Following the report, the New York Public Service Commission (“NY PSC”), on January 20, 2022, issued an order directing NYSERDA to “take steps to preserve the future mesh offshore grid option” and “include eligibility criteria in its offshore wind procurements that would require proposals to incorporate measures that allow the project to integrate into a future mesh system.”5 The NY PSC acknowledged that including such capability in future projects would involve some incremental costs but concluded that these costs are lower than the costs associated with retrofitting projects after the fact. Notably, the order does not require that the mesh network be developed, only that future projects be capable of integration into the meshed grid.
In compliance with the NY PSC’s order, NYSERDA’s ORECRFP22-1 (“RFP”) requires that eligible projects be “meshed-ready” – meaning they must be capable of integrating into a meshed transmission network if and when the NY PSC elects to exercise such an option.6 To demonstrate compliance with this directive, bidders must configure their projects to accommodate the necessary equipment to integrate into the meshed network. The RFP and the associated draft contract commit to ensuring that the economic value of a selected project is not reduced due to the implementation of the meshed network but also require that any additional value that accrues to the project from the implementation of the meshed network must be passed through to ratepayers. RFP bids are due December 22, 2022. It remains to be seen whether or not the NY PSC will elect to implement the meshed transmission approach.
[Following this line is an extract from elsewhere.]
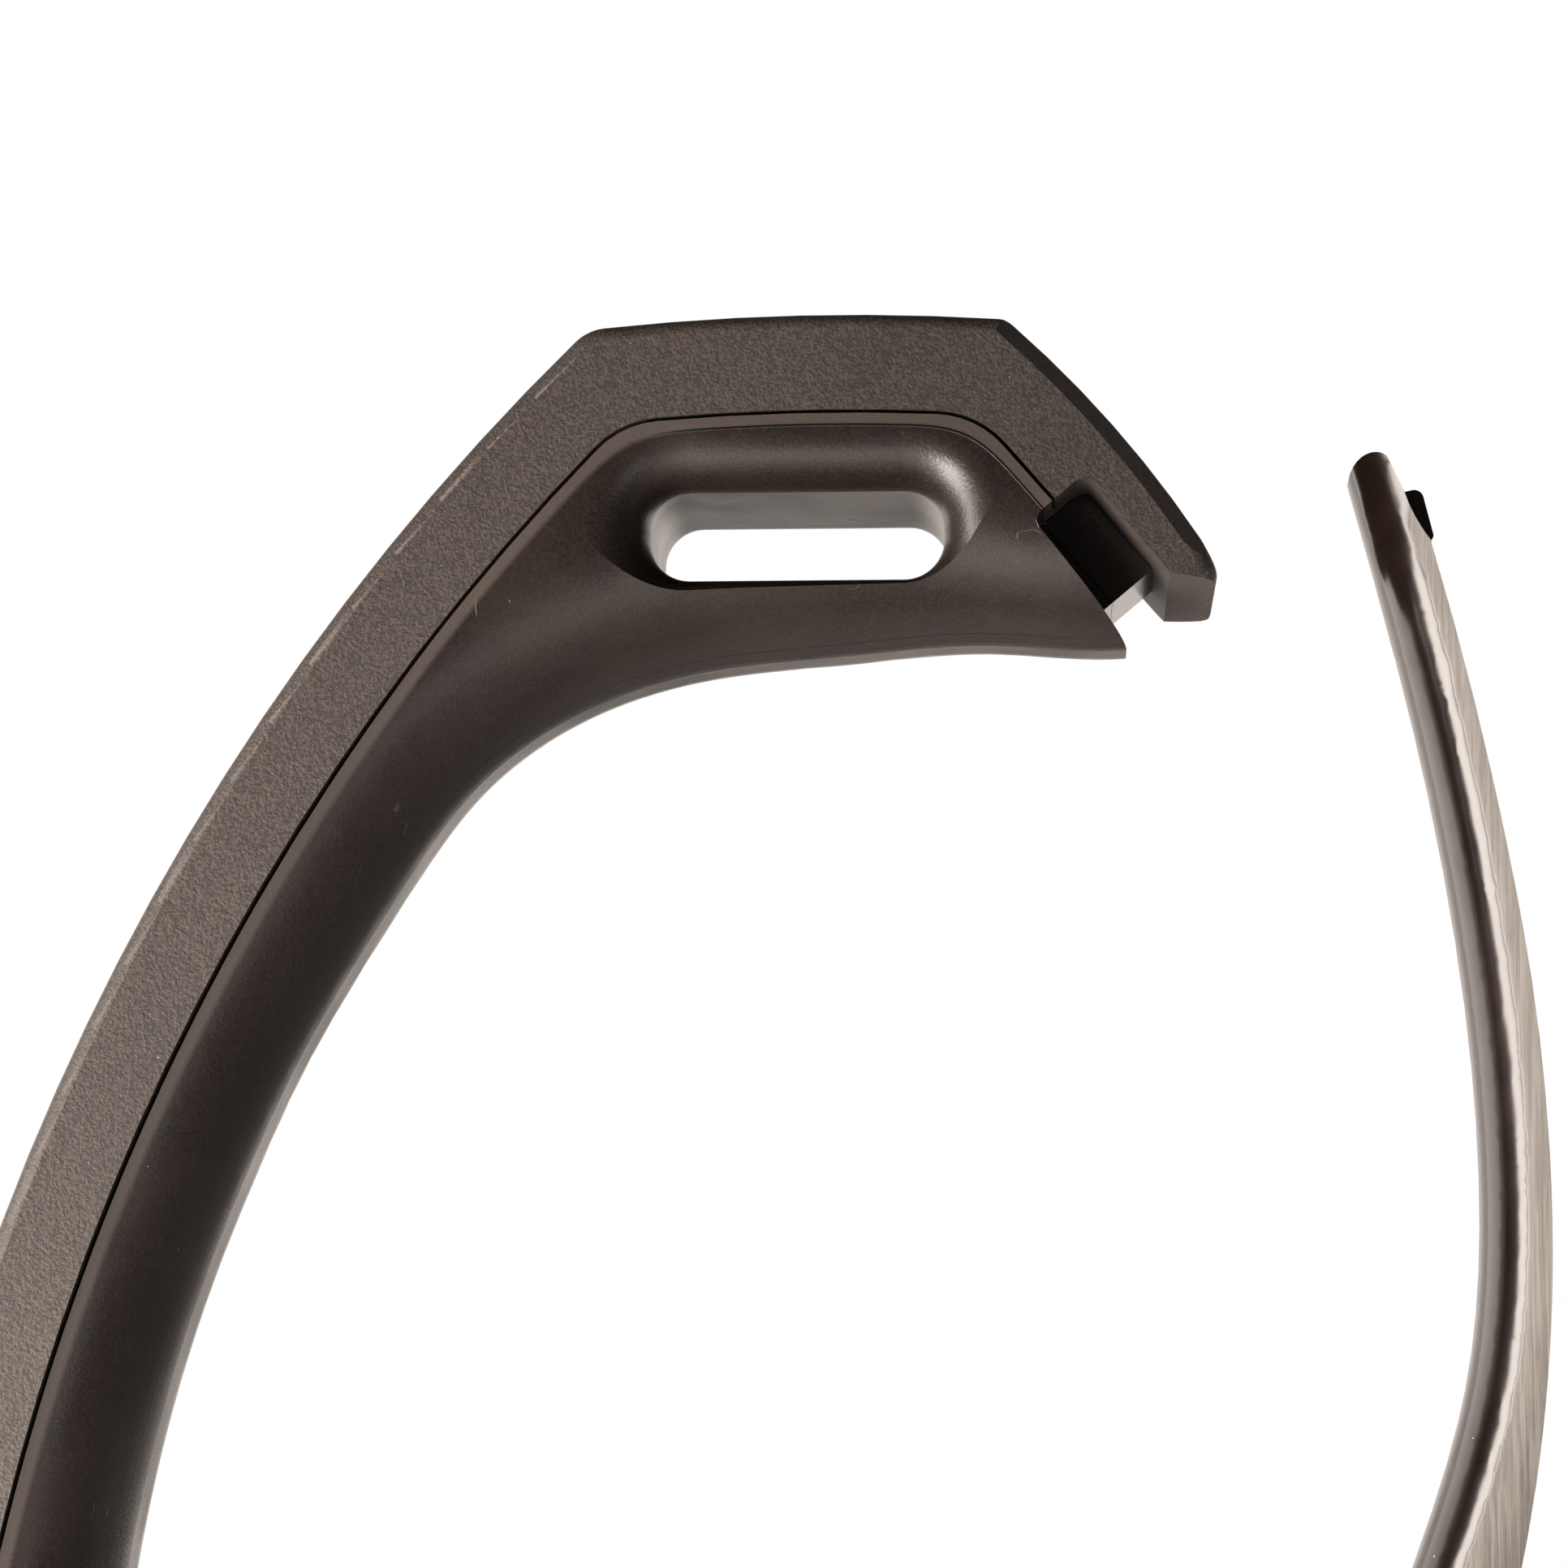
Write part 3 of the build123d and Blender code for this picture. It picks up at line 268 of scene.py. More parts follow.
# ---------------------------------------------------------------- finishes
@dataclass(frozen=True)
class RailFinish:
    """Glass-filled nylon 66, moulded against a spark-eroded wall.

    The erosion leaves a fine even grain that breaks every highlight into a soft grey sheen; handling
    has scuffed the sloping rear end pale and rough. The whole bevel is also painted lighter, a
    painted highlight on top of the rubbing.
    """

    name: str = "nylon66_spark_grained"
    body: str = "#36302d"
    light: str = "#4e4641"
    shade: str = "#241f1c"
    dust: str = "#b9b2aa"
    bevel_highlight_and_rub: str = "#6f665f"
    scuff: str = "#8a837c"
    grain: float = mm(0.42)
    grain_depth: float = mm(0.13)
    slope_foot: tuple[float, float] = (mm(52.25 + 24.3), mm(400.4))
    slope_run: tuple[float, float] = (0.589, -0.808)
    tab_tip: tuple[float, float] = (mm(52.25 + 51.0), mm(368.1))
    rubbed_along: tuple[float, float] = (mm(26), mm(40))
    chafed_reach: tuple[float, float] = (mm(1.0), mm(3.2))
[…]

The eastern seaboard states have taken markedly different approaches to offshore wind transmission. Nonetheless, each approach acknowledges the increasing incremental cost of interconnecting and integrating additional offshore wind generation capacity and the limited availability of optimal onshore interconnections. Each approach also recognizes that offshore wind transmission development offers new reliability and economic development benefits. Offshore wind transmission development is, and will remain, a central issue and opportunity as states, including those on the west coast, and the federal government continue to pursue their ambitious offshore wind generation goals.